Collaborative Research: CAIG: Multi-scale AI-powered modeling of small-scale turbulence within the coupled air-sea boundary layers

About This Grant

Surface waves and their resulting turbulent processes play a central role in regulating the exchanges of mass, momentum, and energy between the atmosphere and ocean, directly influencing sea states, weather patterns, and climate systems. Although integrating the dynamics of surface waves into the coupled atmospheric-oceanic models is crucial for accurate weather and climate forecasts, the current understanding of fundamental processes that link the turbulent flow structures above and below the surface within the coupled air-sea boundary layers is limited. This is due to challenges in resolving the dynamics of small-scale turbulence in the vicinity of the air-sea interface.
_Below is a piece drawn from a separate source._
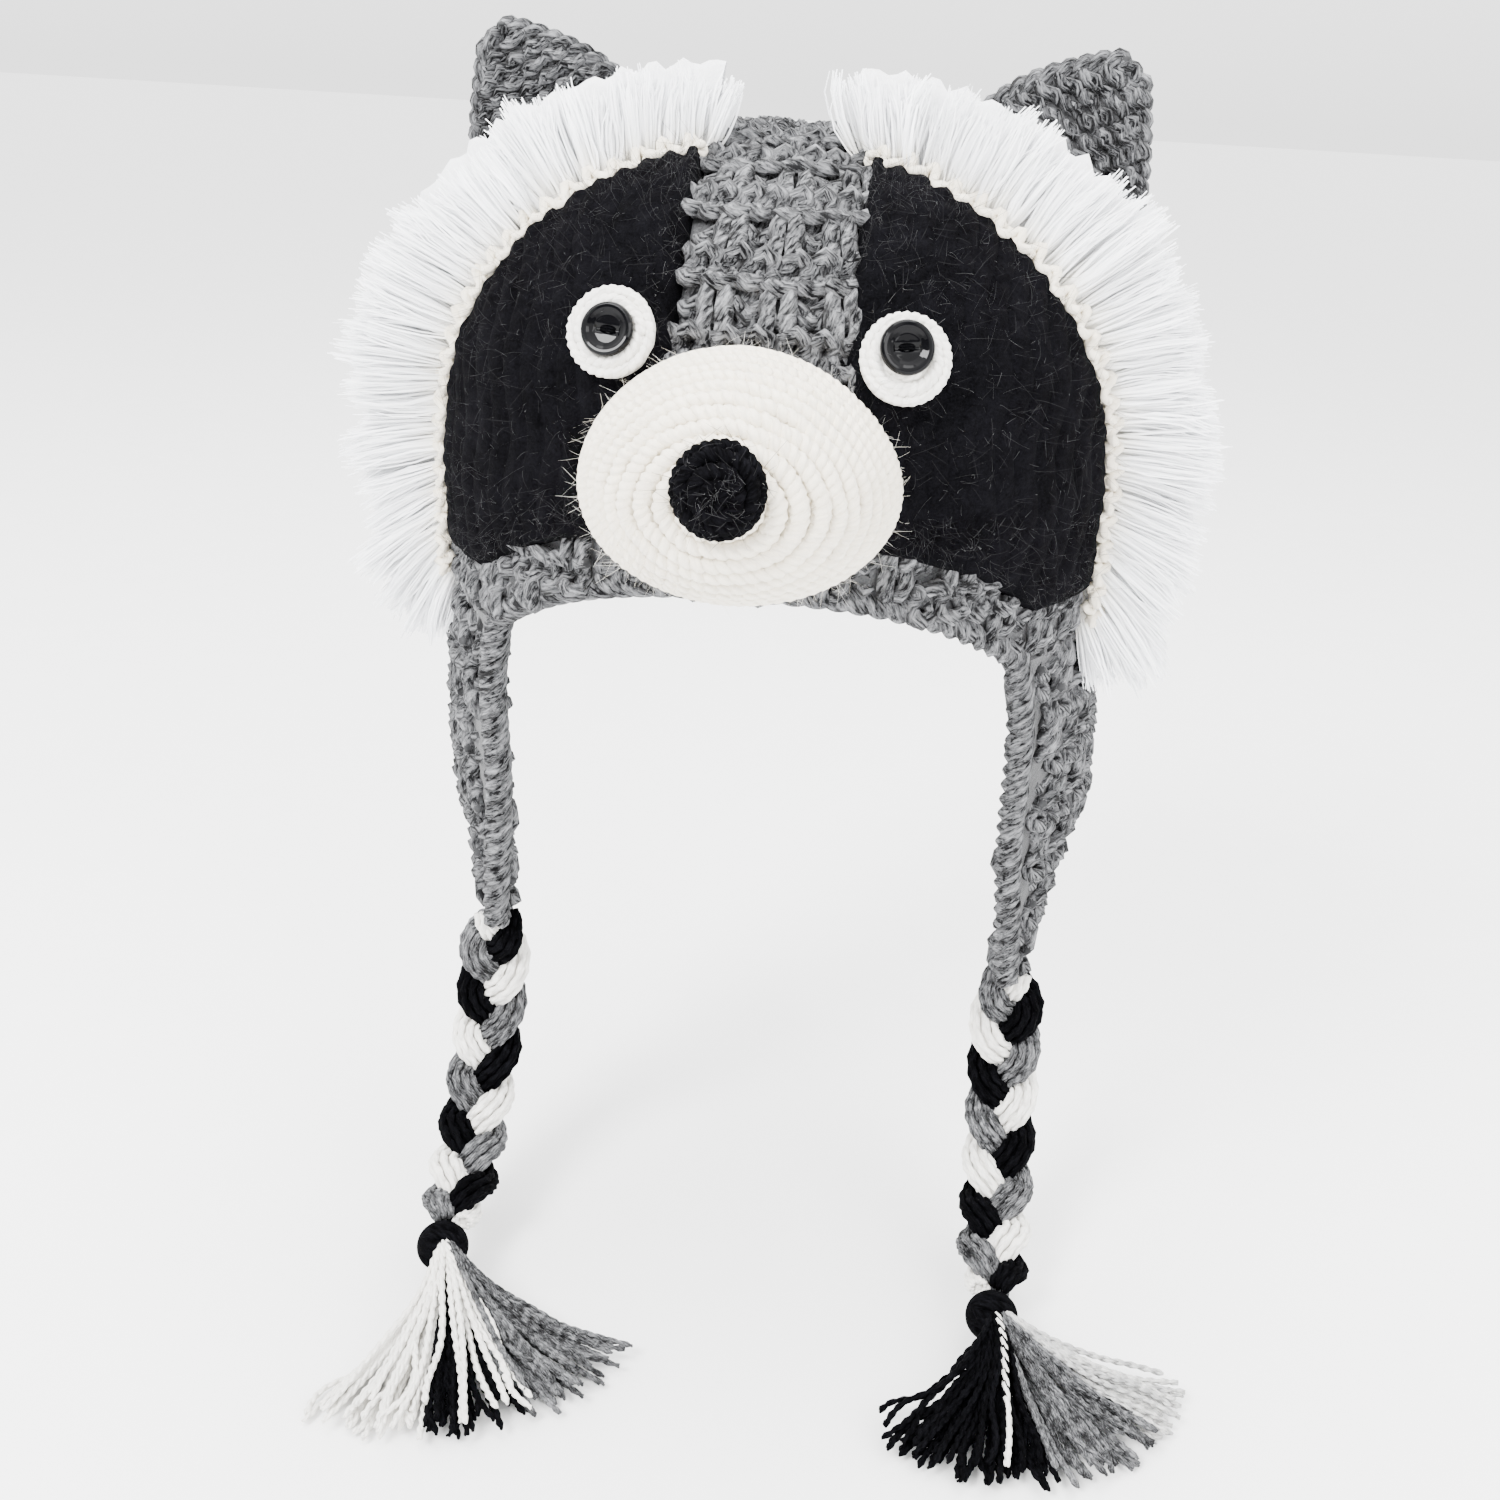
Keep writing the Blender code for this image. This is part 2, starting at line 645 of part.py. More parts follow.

This project will combine high-resolution laboratory experiments, high-fidelity numerical simulations, and foundational AI techniques to examine the multiscale turbulence above and below ocean surface waves and quantify the two-way coupled air-sea momentum and energy fluxes at the air-sea interface. This project will examine the coupling of wave-induced flow structures above and below the air-sea interface. A synergistic experimental and AI-driven approach will be used to develop a comprehensive parameterization of wave and turbulent stresses at the air-sea interface. The aim is to address the turbulent closure problem in the governing equations and improve predictive models of air-sea fluxes. A combination of novel experiments that concurrently measure air- and water-side flow velocities and an advanced multiscale AI-driven framework that completes the partially measured statistical signatures of the flow will be employed. The AI model will integrate attention mechanisms with physics-informed neural networks (PINNs) to enhance the two-dimensional planar velocity measurements by reconstructing the third velocity component and the pressure field. The resulting dataset will support the development of data-driven surrogate models for air-sea fluxes with enhanced physical consistency and superior generalizability. This award reflects NSF's statutory mission and has been deemed worthy of support through evaluation using the Foundation's intellectual merit and broader impacts review criteria.